The Attorney General has granted a new inquest into the British Army killing of a West Belfast youth in 1975. Leo Norney, aged 17 and from Turf Lodge, was shot dead by a member of the Black Watch regiment on September 13, 1975.

At the time of Leo’s killing, the British Army claimed that they had come under fire from Ardmonagh Gardens in the district. They said they returned fire, hitting the gunman who fell to the ground. The human rights campaigner Father Denis Faul produced a pamphlet at the time which rejected the claims of the army that Leo had been a gunman.

Witnesses spoken to by Fr Faul said that Leo had been a passenger in a black taxi that was searched at a checkpoint by members of the Black Watch on the Whiterock Road. When the teenager got out of the taxi at the top of the Whiterock Road and was making his way across Shepherds Path, which ran from the Whiterock Road to Turf Lodge, he was shot dead.

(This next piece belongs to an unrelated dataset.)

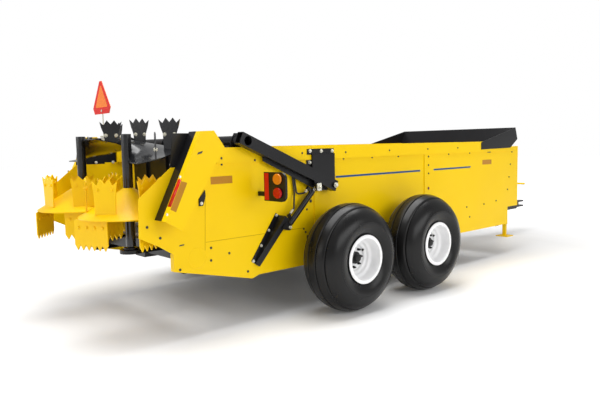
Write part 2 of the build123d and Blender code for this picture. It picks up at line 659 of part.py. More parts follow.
def drive_shaft():
    """Line shaft under the floor, from the splined input to the rear gearbox."""
    shoulder = SPLINE_END_X - SPLINE_LENGTH
    shaft = rod_x(SHAFT_RADIUS, APRON_REAR_X - 150, shoulder, 0, SHAFT_Z)
    shaft += rod_x(SPLINE_RADIUS, shoulder, SPLINE_END_X, 0, SHAFT_Z)
    guard = rod_x(46, BOLSTER_X + BOLSTER_LENGTH, shoulder - 20, 0, SHAFT_Z)
    guard -= rod_x(40, BOLSTER_X + BOLSTER_LENGTH + 6, shoulder - 19, 0, SHAFT_Z)
    return shaft + guard


# ---- endgate and its cylinders ----------------------------------------------------------
ARM_FORWARD = (math.cos(math.radians(ARM_ANGLE)), -math.sin(math.radians(ARM_ANGLE)))
ARM_MIDDLE_Y = ARM_INNER_Y + ARM_WIDTH / 2


def on_arm(along, above):
    """A point in the arm's own directions: along it to the front, and square above it."""
    x = ARM_PIVOT[0] + ARM_FORWARD[0] * along - ARM_FORWARD[1] * above
    z = ARM_PIVOT[1] + ARM_FORWARD[1] * along + ARM_FORWARD[0] * above
    return (x, z)


GATE_TUBE_CENTRE = on_arm(-GATE_TUBE_REACH, 0)


def arm_outline(half):
    return [on_arm(-ARM_REAR_REACH, -half), on_arm(ARM_FRONT_REACH, -half),
            on_arm(ARM_FRONT_REACH, half), on_arm(-ARM_REAR_REACH, half)]


def gate_arm():
    """Right-hand lift arm: a box tube, with a lug and a long gusset under it for the cylinder."""
    outer_y = ARM_INNER_Y + ARM_WIDTH
    steel = 6.0
    arm = prism_y(arm_outline(ARM_HEIGHT / 2), -outer_y, -ARM_INNER_Y)
    hollow = [on_arm(-ARM_REAR_REACH - 1, steel - ARM_HEIGHT / 2),
              on_arm(ARM_FRONT_REACH + 1, steel - ARM_HEIGHT / 2),
              on_arm(ARM_FRONT_REACH + 1, ARM_HEIGHT / 2 - steel),
              on_arm(-ARM_REAR_REACH - 1, ARM_HEIGHT / 2 - steel)]
    arm -= prism_y(hollow, -outer_y + steel, -ARM_INNER_Y - steel)
    arm -= rod_y(PIVOT_PIN_RADIUS + BEARING_GAP, -outer_y - 1, -ARM_INNER_Y + 1, *ARM_PIVOT)
    arm -= rod_y(GATE_TUBE_RADIUS + FIT_GAP, -outer_y - 1, -ARM_INNER_Y + 1, *GATE_TUBE_CENTRE)
    dx, dz = CYLINDER_HEAD[0] - ARM_PIVOT[0], CYLINDER_HEAD[1] - ARM_PIVOT[1]
    along = dx * ARM_FORWARD[0] + dz * ARM_FORWARD[1]
    depth = dx * -ARM_FORWARD[1] + dz * ARM_FORWARD[0]
    under = -ARM_HEIGHT / 2
    lug = [on_arm(along - 55, under), on_arm(along - 20, depth - 14), on_arm(along + 20, depth - 14),
           on_arm(along + 55, under)]
    gusset = [on_arm(-870, under), on_arm(-848, -84), on_arm(-246, -104), on_arm(-120, -96),
              on_arm(-25, -62), on_arm(-10, under)]
    outer_lug, inner_lug = lug_faces()
    arm += prism_y(lug, outer_lug - LUG_THICKNESS, outer_lug)
    arm += prism_y(gusset, inner_lug - LUG_THICKNESS, inner_lug)
    return arm


def lug_faces():
    """Left-hand faces of the two lug plates that stand beside a cylinder's eye."""
    gap = EYE_HALF_WIDTH + LUG_GAP
    return (-ARM_MIDDLE_Y - gap, -ARM_MIDDLE_Y + gap + LUG_THICKNESS)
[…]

In 1977, the then Secretary of State Roy Mason, in response to a question from West Belfast MP Gerry Fitt, confirmed that members of the Black Watch regiment who had been involved in the shooting had been later convicted of planting ammunition on civilians. This occurred a short time after the shooting of Leo.

Anne Wiggins, Leo’s sister, said the family are pleased that there will be a new inquest into Leo’s death.

“Our mother campaigned for many years to expose the lies that the British Army and RUC told about Leo and his alleged involvement in a shooting incident,” she said. “The British Army murdered our brother and a new inquest will mean those soldiers who carried out the killing will be compelled to explain their actions before a court of law.”

Relatives for Justice’s Paul Butler said the victims’ rights group has for years supported the Norney family in their campaign to discover the truth.

“As part of our work on the case, we discovered documents in the British Government’s National Archive Centre in Kew London that exposed the attempts by the British state to label Leo Norney as a gunman,” he said. “The documents relate to correspondence between the RUC Chief Constable and the head of the British Army. In their correspondence they attempt to discredit the pamphlet Fr Faul wrote by trying to back up claims that firearms residue was found on Leo’s hands.   What is clear from these official records is that both the RUC Chief Constable and the head of the British Army at the time colluded to make Leo Norney out as having been involved in a shooting incident.

“These documents are also an indictment of the HET [Historical Enquiries Team] and its failure to properly investigate state killings. The HET made no efforts to uncover official documents when they were investigating the death of Leo Norney.”

RFJ said they have made the documents available to the Norney family solicitors Madden and Finucane. Fearghal Shields of Madden and Finucane said that the new inquest will be able to cross examine the former soldiers and those in the RUC who were supposed to have investigated the shooting.